There’s something about growing up in Southwest Georgia, whether you’re an only child who comes from parents who were only children, or if your parents were both from large families and they and their siblings also decided to have large families of their own (as is my case), here in this club, we’re all family.

This can be something that you absolutely love, or that you hate. I’m pretty sure in my lifetime, I have bounced between that feeling many, many times. I grew up with many “aunts and uncles”. I didn’t know that they weren’t actually related to me until I was nearly grown. I had an “Uncle Harold” that I knew wasn’t my dad’s brother, but I didn’t know he wasn’t actually related to me until I was nearly grown. I never had the opportunity to know my actual grandparents. All but one passed away before I was born, and the surviving grandmother passed away when I was five years old.
We grow up in small towns, with tight knit communities, and we all know each other. If someone needs something, and you have it, you help them. It’s wired into us from birth. It is something that I have always, 110%, loved about this place. And it’s something that I realized you simply do NOT get everywhere.

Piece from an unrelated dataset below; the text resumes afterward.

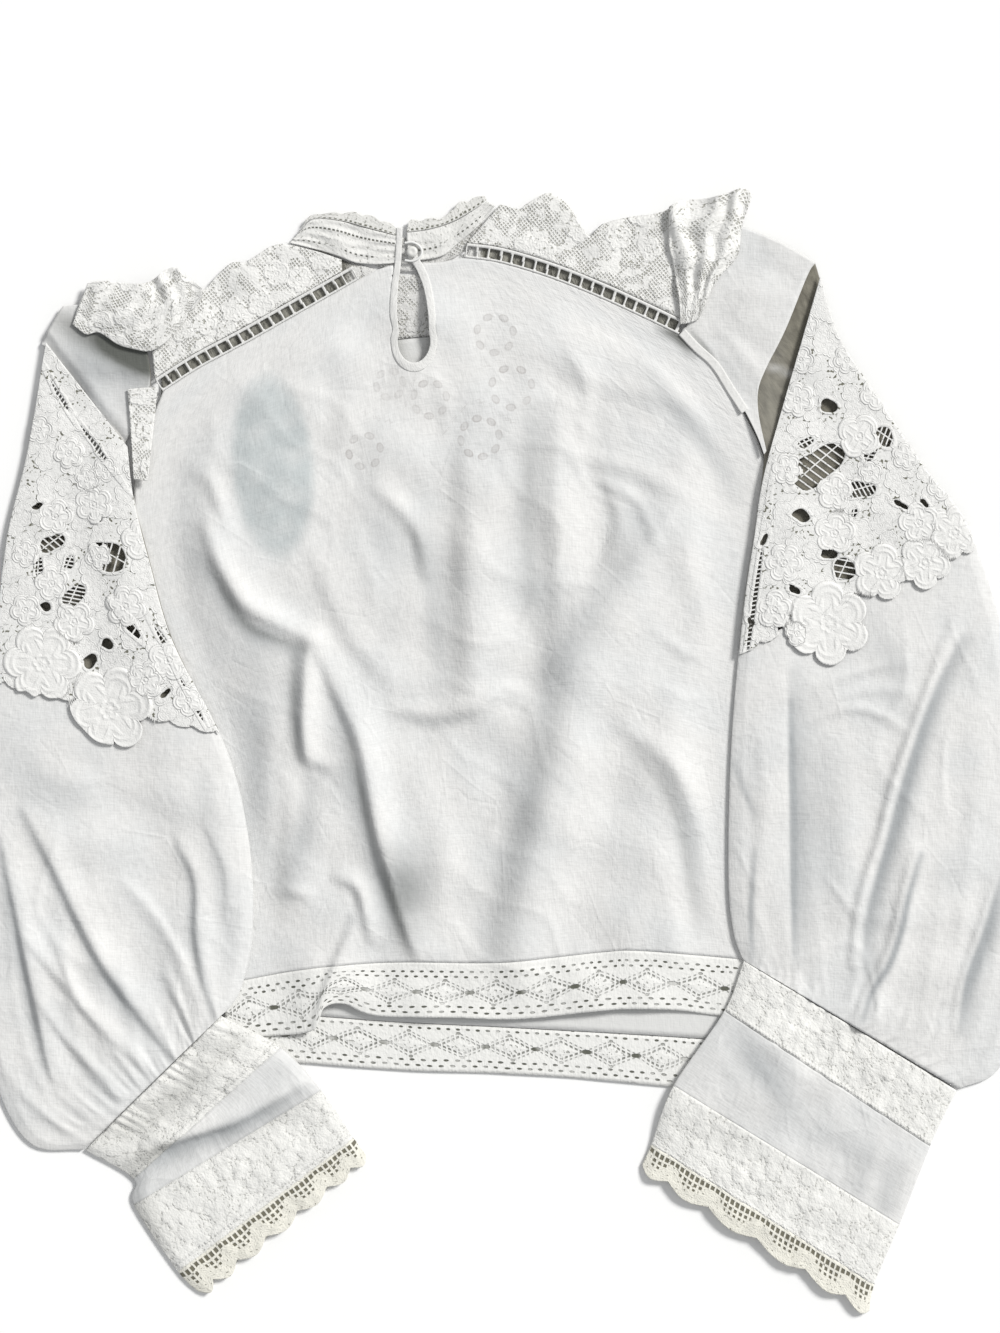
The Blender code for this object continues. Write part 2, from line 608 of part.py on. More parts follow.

In my nearly 40 years on this earth, I have lived many places. I was brought home from a tiny hospital in Cuthbert, Georgia to a community called “County Line”. Our address was technically Lumpkin, but going to town was a drive that took about ten minutes. Because “life was lifing”, before I reached adulthood, I also lived in Shellman and Dawson.
At the age of 18, I moved to the “city”- Albany, Georgia. Life experience has taught me that it’s really not the big city that my brain thought it was at that age, but I didn’t know it then. From there I moved to different states and lived in and around Detroit and Ann Arbor, Michigan, and then in and around Indianapolis, Indiana. Moving back to Georgia, I lived in more small towns and I guess maybe cities- Americus, Columbus, Weston, and Richland.
In all of this time, my family has grown. Yes, I got married, had kids, and I have in-laws, but really, it’s that tight-knit community of people around me that I am referring to. We end up with so many people that become integral parts of our lives, and although we may not share DNA, we realize that life just would not be the same without them, so we just adopt them and now our kids have new aunts and uncles that they know aren’t your biological siblings, but they know they’re who they call if they need something.
I know this is what most people call friends, but I’m here to tell you, it’s not just friends. Maybe the heat of the southwest Georgia sun and the humidity works some magic and creates a bond stronger than DNA, but something happens. I can’t explain it, but I have always known that there are certain people that will always be there for me, no matter what the problem. And there are people that if they called me in the middle of the night and ask to borrow a shovel, I might come cussing up a storm, but I’m bringing two shovels so that I can help them dig their way out of whatever mess they’ve landed themselves in. Because, here in the clerb, we all fam.